The Brownings were more oriented to Romance languages and literature–Italian and French. But they were broadly educated
and well aware of German cultural contributions. In fact, Elizabeth translated a number of Heine’s German poems into
English verse. All translations from the German included here are by Robert Kramer. Dr. Kramer’s presentation will provide an
important contribution to our understanding of the Brownings, especially as the influence of German ideas on both poets is often
overlooked. Perhaps, as Kramer notes, this oversight is the result of the fact that they stated their preference for Romance
languages and literature. However, both Elizabeth and Robert were keen to learn German. In a letter to Lady Margaret Cocks,
Elizabeth wrote:

Talking of the Greek dramatic writers, reminds me of envying your German. I must learn German some day before I have
attained to the age of man—or at least to the fourscore years. I have had my hands & head full of a book called the Greek
Theatre, composed in part of extracts, & edited by a Cambridge Student. It is an admirable work; but what I am going to
speak of, is this. In the body of the work, are extracts from Schlegel: so full of poetical & classical enthusiasm, that I should like to
know something of the German Schlegel!

Elizabeth was extremely impressed with August Wilhelm Schlegel’s Lectures on Dramatic Art and Literature, so much so that she turned to redo her translation of Prometheus Bound, having concluded that she had not done it right the first time
without the light Schlegel shed on dramatic writing.
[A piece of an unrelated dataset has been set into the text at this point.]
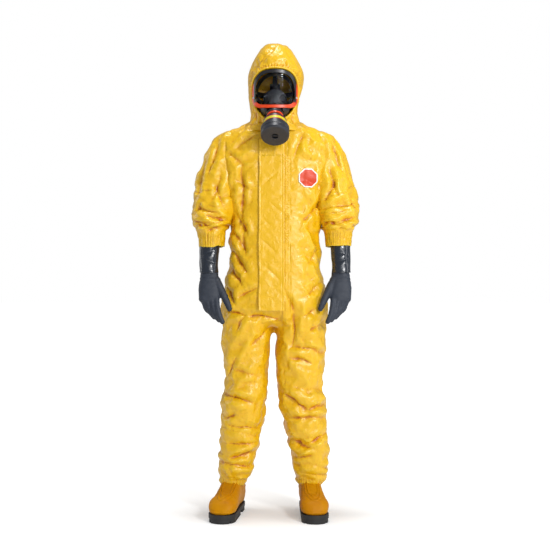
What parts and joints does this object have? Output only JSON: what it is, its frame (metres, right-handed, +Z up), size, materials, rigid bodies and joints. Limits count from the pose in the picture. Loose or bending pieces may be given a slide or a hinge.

In a letter to Hugh Stuart Boyd, she recommended that Boyd’s wife read the

German critics on Shakespeare, those “poet-critics” who know “more of Shakespeare than any of Shakespeare’s compatriots do.”

Elizabeth was a keen reader of German writers, and she was determined to read them in the original rather than in translation. In another letter to Lady Cocks, Elizabeth wrote that she had been reading Johann Heinrich Jung-Stilling’s autobiography. “I read it in English of course,” she remarks, but “I am yearning to look into the German souls of some German writers, without arriving at their thoughts by “transfusion.” Elizabeth persevered with her German studies, writing to Lady Cock that “I must learn German before I arrive at the age which is ‘but labour & sorrow.’”
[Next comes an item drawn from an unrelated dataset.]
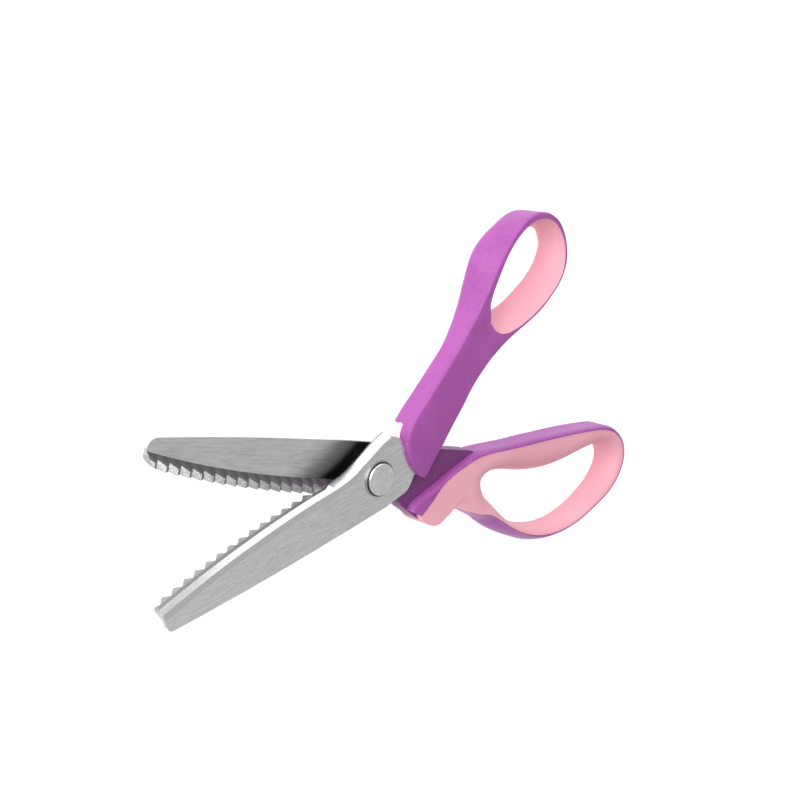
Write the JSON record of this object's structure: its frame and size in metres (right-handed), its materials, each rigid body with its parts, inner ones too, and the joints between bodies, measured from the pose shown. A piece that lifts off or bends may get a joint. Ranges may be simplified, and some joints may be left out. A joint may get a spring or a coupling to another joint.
{
  "type": "pinking shears",
  "caption": "Open decorative edge shears: zigzag-toothed steel blades on a round-headed pivot, with two-tone soft-lined thumb ring and long finger bow.",
  "frame": {"origin": "on the pivot axis, in the plane that the shears rest on, at the centre of the pivot nut's flat end", "axes": "+X from the blade tips towards the handles along the rear blade, +Z along the pivot axis out of the front face"},
  "size_m": [0.2494, 0.1668, 0.0148],
  "materials": {
    "blade_steel": "satin, brushed lengthwise",
    "pivot_steel": "satin",
    "nylon": "matte",
    "purple_plastic": "satin moulded",
    "pink_lining": "soft satin"
  },
  "bodies": {
    "lower_half": {"rear_blade": "blade_steel", "pivot_bolt": "pivot_steel", "head_washer": "pivot_steel", "bearing_spacer": "pivot_steel", "glide_washer": "nylon", "spring_washer": "pivot_steel", "pivot_nut": "pivot_steel", "finger_shell": "purple_plastic", "finger_lining": "pink_lining"},
    "upper_half": {"front_blade": "blade_steel", "thumb_shell": "purple_plastic", "thumb_lining": "pink_lining"}
  },
  "joints": [
    {"name": "pivot", "type": "hinge", "parent": "lower_half", "child": "upper_half", "pos_m": [0, 0, 0], "axis": [0, 0, 1], "range_deg": [-29, 22]}
  ]
}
One reason that Elizabeth was so attracted to German writers was because she shared their transcendental philosophy. Of course, it was this German mysticism that disconcerted English audiences. Carlyle, a great champion of German writers in England, notes in his essay “Novalis” that more empirically minded critics are quick to dismiss German philosophical ideas as unintelligible, and it was in response to these assumptions that Carlyle wrote Sartor Resartus, his humorous novel which seeks to parody and explain idealist metaphysics through Herr Teufelsdröckh’s philosophy of clothes.

That many English writers assumed Germans writers to be overly abstruse is clear from an exchange between Elizabeth and Richard
Henry Horne. Planning to write a drama together, Horne discouraged Elizabeth from using German names in case their work was negatively associated with German obscurity. She responded: “Though perfectly right in abjuring German names you made me smile a little by protesting against them because ‘it wd be called German mysticism.’ Do you really suppose it will be called anything else, in any case? You will see what Mr Darley (for one) will say to us, in the Athenæum.”
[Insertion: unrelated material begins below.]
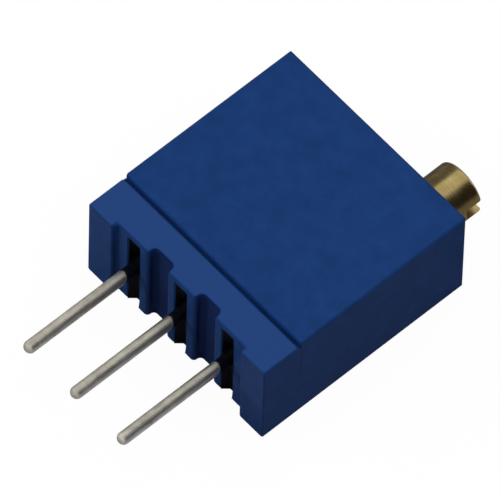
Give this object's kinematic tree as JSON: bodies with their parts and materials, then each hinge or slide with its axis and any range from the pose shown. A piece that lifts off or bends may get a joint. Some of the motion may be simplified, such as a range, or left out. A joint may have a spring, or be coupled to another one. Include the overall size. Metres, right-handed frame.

Elizabeth, it is clear, was able to poke fun at the fact she was known and criticized for the difficulty of her ideas, which were associated
with foggy Germanism. Robert Browning also wanted to learn
German, but he found his natural inclination was for Spanish. In a letter to André Victor Amédée de Ripert-Monclar, he wrote, “I have
learned Spanish enough [to] be able to read  “the majestic Tongue which Calderon along  the desert flung.” I am more & more
possessed by a perfect antipathy for the North & its sights & sounds—which is strange truly, but real– I will not learn German for instance—& can’t help learning Spanish!”

And yet Browning also persevered. He asked Alfred Domett, “How do you get on with German?” noting that he now reads “tolerably” and that he finds the best help in Schlegel and Tieck’s translation of
Shakespeare. Browning was not as comfortable as Elizabeth to be associated with German obscurity, exclaiming defensively to F. J Furnivall, President of the Browning Society, that “I have never
read a line, original or translated, by Kant, Schelling, or Hegel in my whole life.”

However, Browning’s works were clearly influenced by German idealist philosophy, and it is impossible to miss German
metaphysics in Browning’s Sordello. We look forward to learning more about the affinities between the Brownings and German writers in Dr. Kramer’s presentation.